Whole genome sequencing of many organisms is a common research practice nowadays. The next big challenge is to unravel epigenetic control systems – how genes are used at each stage of development and the environmental prompt.


Epigenetics is key to human health. Research has shown that epigenetic information is heritable but the details of this inheritance are still a mystery. One system which brings about epigenetic change involves the histone protein family. Histones package and organize DNA into structural units and are the chief protein components of chromatin. They also play a critical role in gene expression regulation.
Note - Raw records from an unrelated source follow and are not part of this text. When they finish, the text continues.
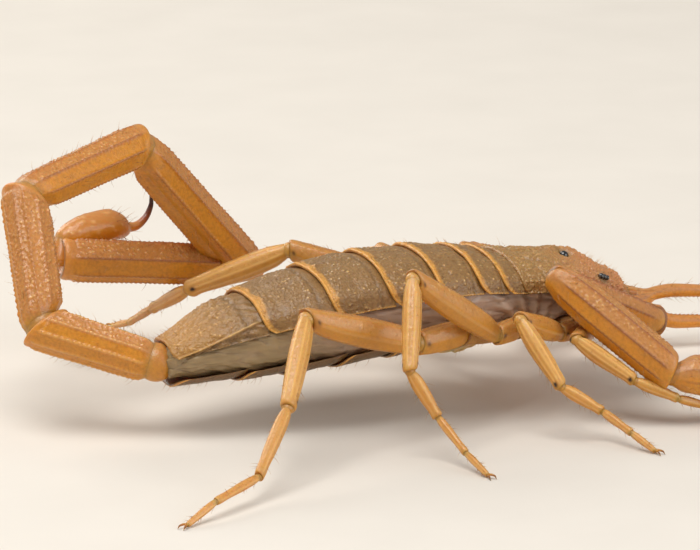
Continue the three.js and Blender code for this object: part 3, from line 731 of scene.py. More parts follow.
def plant_on_plate(base, number, salt, length, lean, where):
    """Remembers roots for bristles, scattered over the part of a plate's outer face that where marks."""
    rng = np.random.default_rng(salt)
    rows, columns = np.nonzero(where & (base.upper > 0.9))
    chosen = rng.choice(len(rows), number)
    rows, columns = rows[chosen], columns[chosen]
    lean = np.array(lean)
    heading = unit(base.normals[rows, columns] + lean + 0.25 * rng.normal(size=(number, 3)))
    along = np.broadcast_to(unit(lean), heading.shape)
    remember_bristles(base, rows, columns, heading, along, length * rng.uniform(0.5, 1.2, number))


def remember_bristles(base, rows, columns, heading, along, lengths):
    unwrap = np.stack([columns / base.points.shape[1], rows / base.points.shape[0]], -1)
    BRISTLE_BEDS.append((base.points[rows, columns], heading, along, lengths, unwrap))


def bristle_mesh():
    """All bristles as one joined mesh of thin curved shafts, each with a patch of its own on the unwrap."""
    levels, sides = np.array((0.0, 0.35, 0.7, 1.0)), 3
    across_beds = math.ceil(math.sqrt(len(BRISTLE_BEDS)))
    t = levels[None, :, None]
    points, tones, unwraps = [], [], []
    for bed, (roots, heading, along, lengths, unwrap) in enumerate(BRISTLE_BEDS):
        heading, along = heading[:, None], along[:, None]
        curve = roots[:, None] + lengths[:, None, None] * (heading * t + along * BRISTLE_BEND * t * t)
        curve = curve - heading * BRISTLE_ROOT * (t == 0)
        side = unit(np.cross(heading, UP + 0.3 * along))
        other = np.cross(heading, side)
        girth = relief("bristle_girth") * (1 - 0.85 * t)
        shaft = [curve + girth * (side * math.cos(a) + other * math.sin(a)) for a in circle(sides)]
        points.append(np.stack(shaft, 2))
        tones.append(np.broadcast_to(t, points[-1].shape[:3]))
        tile = np.array((bed % across_beds, bed // across_beds))
        at = (tile + 0.02 + 0.94 * unwrap) / across_beds
        corner = np.stack(np.meshgrid(np.arange(sides) / sides, levels), -1)
        unwraps.append(at[:, None, None] + PATCH_SIZE * corner[None])
    points, tones, unwraps = (np.concatenate(values) for values in (points, tones, unwraps))
    index = np.arange(tones.size).reshape(tones.shape)
    after = np.roll(index, -1, 2)
    quads = np.stack([index[:, :-1], after[:, :-1], after[:, 1:], index[:, 1:]], -1).reshape(-1, 4)
    caps = np.concatenate([index[:, 0, ::-1], index[:, -1]])
    mesh = bpy.data.meshes.new("bristles")
    mesh.from_pydata(packed_frame(points.reshape(-1, 3)).tolist(), [], quads.tolist() + caps.tolist())
    mesh.shade_smooth()
    mesh.attributes.new("tone", "FLOAT", "POINT").data.foreach_set("value", tones.ravel().astype(np.float32))
    corners = np.zeros(len(mesh.loops), np.int32)
    mesh.loops.foreach_get("vertex_index", corners)
    unwrap = mesh.uv_layers.new(name="OFBake")
    unwrap.data.foreach_set("uv", unwraps.reshape(-1, 2)[corners].astype(np.float32).ravel())
    return mesh


# ---------------------------------------------------------------- dressing

def dress_keeled(shape, base, angles, salt, keel, grain=0.03, width=0.07, bead=0.24, spacing=0.2,
                 clear=(0.05, 0.13, 0.90, 0.96), line=1.0, groove=0.0, ends=0.0, all_round=0.25,
                 polished=(180, 180)):
    """Adds a keeled, grainy limb part with smooth ends.

    clear holds the places where keels and grains start, are full, begin to fade and end. all_round is the
    share of grain on the lower faces. polished is a span of angles from the back with hardly any grain, which
    takes the glow colour as painted light coming through the cuticle.
    """
    middle = window(base.place, *clear)
    height, lines = ridges(base, angles, width, bead)
    topside = step(0.2, 0.5, base.normals[..., 2])
    low, high = polished
    shiny = window(np.abs(base.back), low, low + 5, high - 5, high)
    rough = grains(base.points, spacing, salt) * middle * (all_round + (1 - all_round) * topside)
    rough = rough * (1 - 0.92 * shiny)
    trough = groove * bell(base.back, 16) * middle
    bare = clear[3]
    tone = ends * window(base.place, bare - 0.02, bare + 0.02, 0.985, 1.0)
    tone = tone - 0.55 * step(0.988, 1.0, base.place)
    shape.coat(base, keel * height * middle + grain * rough - trough, keel=lines * middle * line, grain=rough,
               glow=np.maximum(underlit(base.normals), 0.9 * shiny), tone=tone)


TAIL_KEELS = ((36, 70, 104, 136, 164), (36, 72, 106, 140, 165), (36, 78, 120, 160), (38, 80, 126, 162),
              (46, 104, 152, 180))
TAIL_LINES = (-0.5, 0.30, 0.70, 0.65, 0.75)        # how dark the keels are; below 0 they are pale
TAIL_GRAIN_ALL_ROUND = (0.15, 0.75, 0.12, 0.12, 0.12)
TAIL_POLISHED = ((72, 134), (180, 180), (78, 120), (-9, 80), (104, 152))    # a smooth span on each ring, painted with the glow colour
TAIL_PROFILE = (                # place along a ring and share of its full size
    (-0.04, 0.3), (-0.02, 0.52), (0.01, 0.66), (0.045, 0.78), (0.085, 0.90), (0.14, 0.96), (0.3, 0.985),
    (0.6, 1.0), (0.85, 1.035), (0.915, 1.03), (0.94, 0.985), (0.965, 0.99), (0.99, 0.93), (1.0, 0.80),
    (0.985, 0.60), (0.965, 0.3))


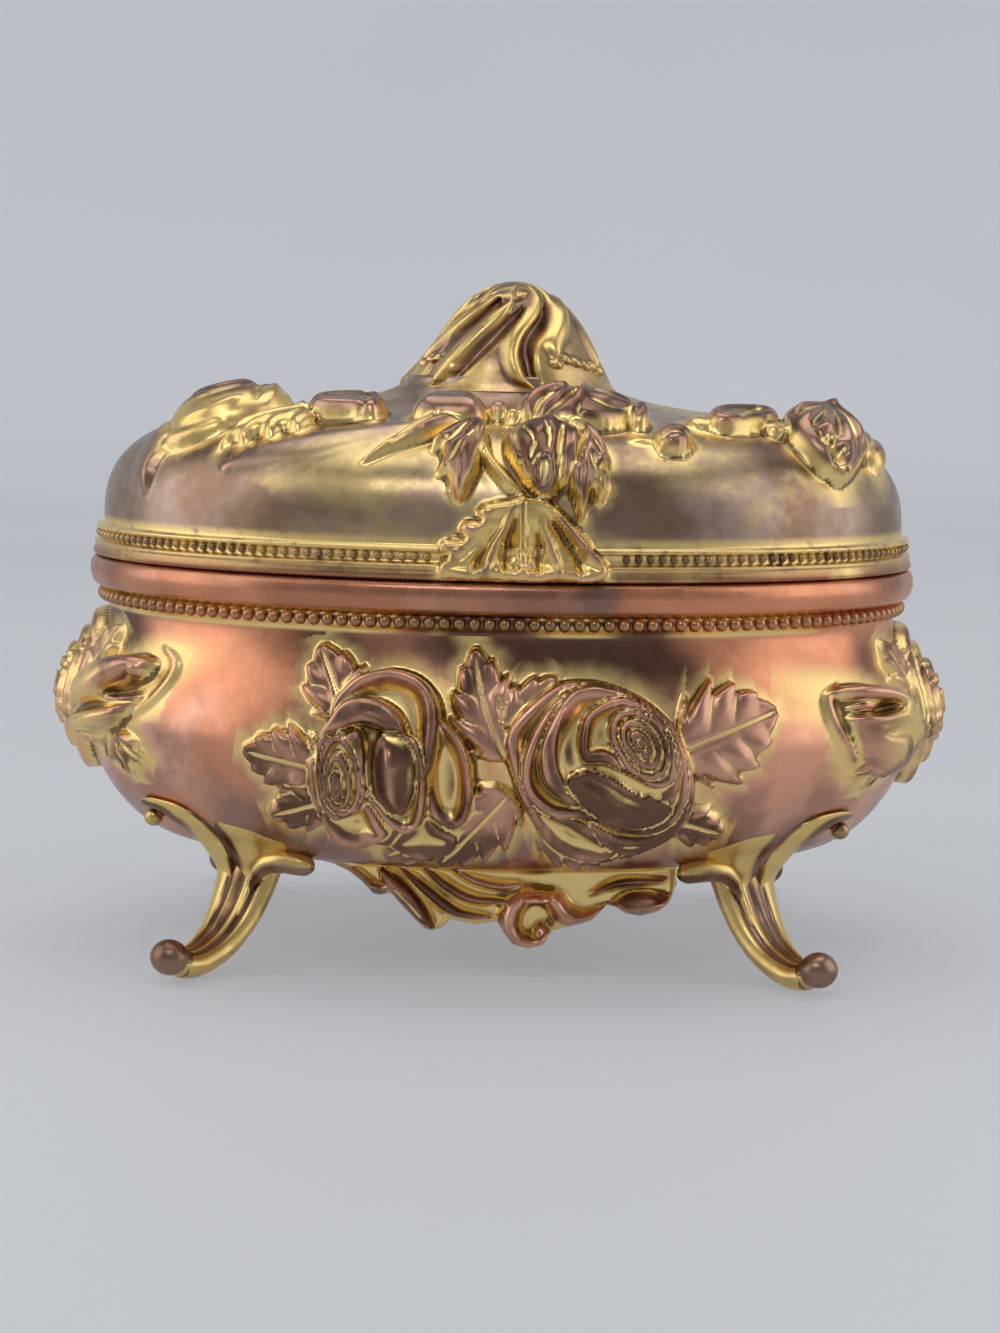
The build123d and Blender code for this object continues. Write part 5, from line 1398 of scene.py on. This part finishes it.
def case_metal():
    """Copper plate rubbed through to brown, with gilding left in the hollows and round the relief, and
    painted shade under the neck.
    """
    n = Nodes("coppered_and_gilt_casting")
    fine = n.noise(420.0, 5.0, 0.6)
    rubbed = n.mix(n.patches(0.4, 0.6, 80.0), MAUVE, COPPER_PINK)
    ground = n.mix(n.patches(0.44, 0.66, 34.0, 3.0, 0.5, 0.6), COPPER, rubbed)
    height = n.axis("Z")
    low = n.times(n.spread(height, 0.030, 0.018), n.patches(0.3, 0.6, 60.0))
    ground = n.mix(low, ground, MAUVE)
    # Umber patches darken the wall under the neck and, less, the rim band: painted shade and dark reflection,
    # partly brown tarnish
    high = n.times(n.spread(height, 0.036, 0.043), n.spread(height, 0.0485, 0.0498, 1.0, 0.45))
    ground = n.mix(n.times(high, n.patches(0.36, 0.54, 30.0, 2.0)), ground, UMBER_SHADE)
    face = n.mix(n.patches(0.43, 0.65, 75.0, 3.0, 0.5, 0.4), CASE_FACE_DARK, COPPER_DULL)
    low_face = n.spread(n.plus(n.tone("rise"), n.times(n.noise(160.0), 0.9)), 1.35, 0.85)
    ends = n.spread(n.calc("ABSOLUTE", n.axis("X")), 0.049, 0.056)
    face = n.mix(n.calc("MAXIMUM", low_face, n.times(ends, n.patches(0.40, 0.56, 130.0))), face, GOLD)
    # Gilded lines under and over the beads
    for line, half in ((0.0473, 0.0005), (0.0492, 0.0003)):
        gap = n.calc("ABSOLUTE", n.calc("SUBTRACT", height, line))
        ground = n.mix(n.times(n.spread(gap, 2 * half, half), n.patches(0.36, 0.52, 48.0)), ground, GOLD)
    return cast_metal(n, relief_colour(n, ground, face, fine, keep=0.6, spill=-2.4), fine)


def copper_beads():
    """Copper rubbed to brown, for the beads of the case."""
    n = Nodes("rubbed_copper_beads")
    colour = n.mix(n.patches(0.42, 0.60, 34.0, 3.0, 0.5, 0.6), COPPER_WORN, BEAD_BROWN)
    return cast_metal(n, colour, n.noise(300.0, 4.0, 0.6))


def gilt(name, ground_brown, gold_below=0.0, brown_below=-0.01):
    """Worn gilding over a brown casting: gold in the hollows, brown and mauve where hands have rubbed.

    A higher ground_brown leaves more gold. The ground turns to gold and to copper brown below set heights.
    """
    n = Nodes(name)
    fine = n.noise(420.0, 5.0, 0.6)
    layered = n.add("ShaderNodeMapping", {"Vector": n.place(), "Scale": (1.0, 1.0, 2.2)}).outputs["Vector"]
    ends = n.spread(n.calc("ABSOLUTE", n.axis("X")), 0.018, 0.048, 0.0, 0.16)
    clouds = n.plus(n.noise(30.0, 3.0, 0.5, 0.5, layered), ends)
    clouds = n.plus(clouds, n.times(n.calc("SUBTRACT", fine, 0.5), 0.25))
    tarnish = n.mix(n.patches(0.4, 0.6, 70.0), TARNISH_DARK, TARNISH_LIGHT)
    ground = n.mix(n.spread(clouds, ground_brown - 0.09, ground_brown + 0.09), GOLD_DULL, tarnish)
    height = n.axis("Z")
    edge = n.times(n.spread(height, gold_below + 0.0012, gold_below), n.spread(fine, 0.25, 0.5))
    ground = n.mix(edge, ground, GOLD)
    foot = n.times(n.spread(height, brown_below + 0.003, brown_below), n.patches(0.25, 0.5, 90.0))
    ground = n.mix(foot, ground, COPPER_BROWN)
    face = n.mix(n.patches(0.40, 0.60, 75.0, 3.0, 0.5, 0.4), LID_FACE_DARK, LID_FACE_LIGHT)
    low_face = n.spread(n.plus(n.tone("rise"), n.times(n.noise(160.0), 1.6)), 3.3, 2.3)
    face = n.mix(low_face, face, GOLD_DEEP)
    return cast_metal(n, relief_colour(n, ground, face, fine, keep=0.4, spill=-0.9), fine)


def plain_metal(name, colour, rough):
    """Drawn brass or steel with fine scratches."""
    n = Nodes(name)
    scratch = n.noise(900.0, 2.0)
    worn = n.mix(scratch, colour, tuple(0.7 * part for part in colour))
    return n.shade(Base_Color=worn, Metallic=1.0, Roughness=n.spread(scratch, 0.3, 0.7, rough, rough + 0.12))


def silk():
    """Old ivory silk with a faint weave and a soft sheen."""
    n = Nodes("old_silk")
    wave = n.add("ShaderNodeTexWave", {"Vector": n.place(), "Scale": 700.0, "Distortion": 1.0})
    weave = wave.outputs["Fac"]
    colour = n.mix(n.patches(0.35, 0.65, 30.0), (0.78, 0.62, 0.50), (0.86, 0.74, 0.64))
    return n.shade(Base_Color=colour, Roughness=0.42, Sheen_Weight=0.4, Normal=n.bump(weave, 0.1, 0.0001))


def thread():
    """Cord spun of silk thread."""
    n = Nodes("silk_thread")
    colour = n.mix(n.noise(300.0), (0.62, 0.42, 0.26), (0.80, 0.62, 0.42))
    return n.shade(Base_Color=colour, Roughness=0.5, Sheen_Weight=0.3)


def card():
    """Grey-brown pressed card."""
    n = Nodes("pressed_card")
    return n.shade(Base_Color=n.mix(n.noise(260.0), (0.40, 0.33, 0.25), (0.52, 0.44, 0.34)), Roughness=0.85)


def finish(material, *pieces):
    """Gives each piece one material and no other; a name stands for a solid of the frame."""
    for piece in pieces:
        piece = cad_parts[piece] if isinstance(piece, str) else piece
        piece.data.materials.clear()
        piece.data.materials.append(material)


finish(case_metal(), case, case_boss, *aprons)
finish(copper_beads(), case_beads)
finish(
    gilt("worn_gilding", ground_brown=0.47, gold_below=0.0583, brown_below=0.0537), lid, lid_beads, lid_boss
)
finish(gilt("bud_gilding", ground_brown=0.45), finial)
finish(gilt("leg_gilding", ground_brown=0.55, brown_below=0.0045), *feet)
finish(silk(), cushion, lid_pad, wall_silk)
finish(thread(), *gimps)
finish(card(), "floor_board", "lid_board")
finish(
    plain_metal("brass", (0.60, 0.42, 0.16), 0.3),
    "hinge_leaf_case", "hinge_leaf_lid", "hinge_screws_case", "hinge_screws_lid",
)
finish(plain_metal("steel", (0.42, 0.42, 0.42), 0.3), "hinge_pin")

# Camera, at the photograph's place; its drop and roll are in degrees
PHOTO_HEIGHT = 1333.0
FOCAL_PIXELS = 2690.0
SENSOR_HEIGHT = 36.0
CAMERA_PLACE = (0.0, -0.378, 0.0813)
CAMERA_DROP = 6.5
CAMERA_ROLL = 1.15
camera = bpy.data.cameras.new("camera")
camera.sensor_fit = "VERTICAL"
camera.sensor_height = SENSOR_HEIGHT
camera.lens = FOCAL_PIXELS / PHOTO_HEIGHT * SENSOR_HEIGHT
eye = bpy.data.objects.new("camera", camera)
bpy.context.scene.collection.objects.link(eye)
eye.location = CAMERA_PLACE
eye.rotation_euler = (math.radians(90 - CAMERA_DROP), 0.0, 0.0)
eye.rotation_euler.rotate_axis("Z", math.radians(CAMERA_ROLL))
bpy.context.scene.camera = eye


# Light
def lamp(name, place, aim_height, width, height, watts):
    """A soft rectangular light aimed at the middle of the casket."""
    light = bpy.data.lights.new(name, "AREA")
    light.shape = "RECTANGLE"
    light.size = width
    light.size_y = height
    light.energy = watts
    holder = bpy.data.objects.new(name, light)
    bpy.context.scene.collection.objects.link(holder)
    holder.location = place
    holder.rotation_euler = (Vector((0, 0, aim_height)) - Vector(place)).to_track_quat("-Z", "Y").to_euler()


lamp("light_left", (-0.85, -0.10, 0.42), aim_height=0.04, width=0.8, height=1.0, watts=2.8)
lamp("light_right", (0.85, -0.10, 0.42), aim_height=0.04, width=0.8, height=1.0, watts=2.4)
lamp("light_over", (0.0, 0.15, 0.95), aim_height=0.04, width=0.9, height=0.7, watts=3.0)
lamp("light_front", (-0.15, -0.62, 0.70), aim_height=0.05, width=0.5, height=0.22, watts=1.1)
world = bpy.data.worlds.new("pale_room")
world.use_nodes = True
world.node_tree.nodes["Background"].inputs["Color"].default_value = (0.80, 0.84, 0.92, 1.0)
world.node_tree.nodes["Background"].inputs["Strength"].default_value = 0.26
bpy.context.scene.world = world


def paper_bowl():
    """A round floor of pale paper whose far edge sweeps up on every side, so that no horizon shows; the paper
    glows as a soft light.
    """
    radii = np.array([0.0, 0.4, 0.8, 1.2, 1.6, 1.9, 2.15, 2.35, 2.48, 2.55, 2.58, 2.6])[:, None]
    rises = np.array([0.0, 0.0, 0.0, 0.0, 0.02, 0.09, 0.22, 0.42, 0.68, 1.0, 1.4, 1.9])[:, None]
    turns = np.linspace(0, 2 * np.pi, 96, endpoint=False)
    bowl = skin("floor", oval_row(radii, radii, rises, turns) / MM)
    n = Nodes("glowing_pale_paper")
    depth = n.axis("Y")
    # The paper's glow lights the casket: dimmer on the near side, giving dark reflections in the metal,
    # brighter far behind
    glow = n.plus(n.spread(depth, -0.75, -0.12, 0.24, 0.34), n.spread(depth, 0.4, 2.0, 0.0, 0.14))
    paper = n.mix(n.patches(0.3, 0.7, 1.6, 2.0), (0.27, 0.28, 0.292), (0.32, 0.33, 0.34))
    finish(n.shade(
        Base_Color=paper, Roughness=0.6, Emission_Color=(0.80, 0.83, 0.88, 1.0), Emission_Strength=glow,
    ), bowl)


paper_bowl()
bpy.context.scene.view_settings.view_transform = "Standard"
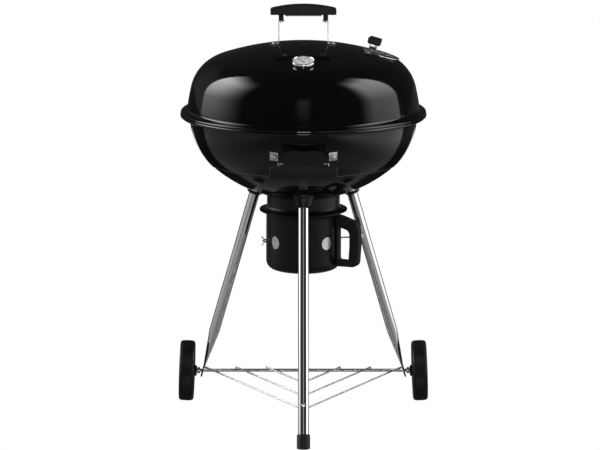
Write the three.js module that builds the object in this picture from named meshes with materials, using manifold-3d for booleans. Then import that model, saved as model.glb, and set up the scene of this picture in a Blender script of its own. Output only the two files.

The CHROMAPHY (Structural preferences of histone variants during chromatin assembly in Physarum polycephalum) project was developed to exploit the model organism Physarum polycephalum in monitoring synthetic histone incorporation into chromatin, and has subsequently been expanded to the use of human cells in monitoring real-time chromatin assembly, and the molecular mechanisms that underlie this important process. Using selected techniques from chemical biology, protein engineering and live cell imaging, the researchers have produced novel reagents that enable probing of the chromatin assembly pathway, and have used these reagents to uncover a new molecular mechanism employed by the core histone chaperoning machinery in assembling chromatin. CHROMAPHY research results can be applied in ascertaining what happens in chromatin inheritance and how epigenetic changes are passed on to the next generations. Chromatin proteins are the most conserved class of proteins in nature and research with the slime mould will continue to allow the transfer of knowledge and method development to investigate human molecular genetics.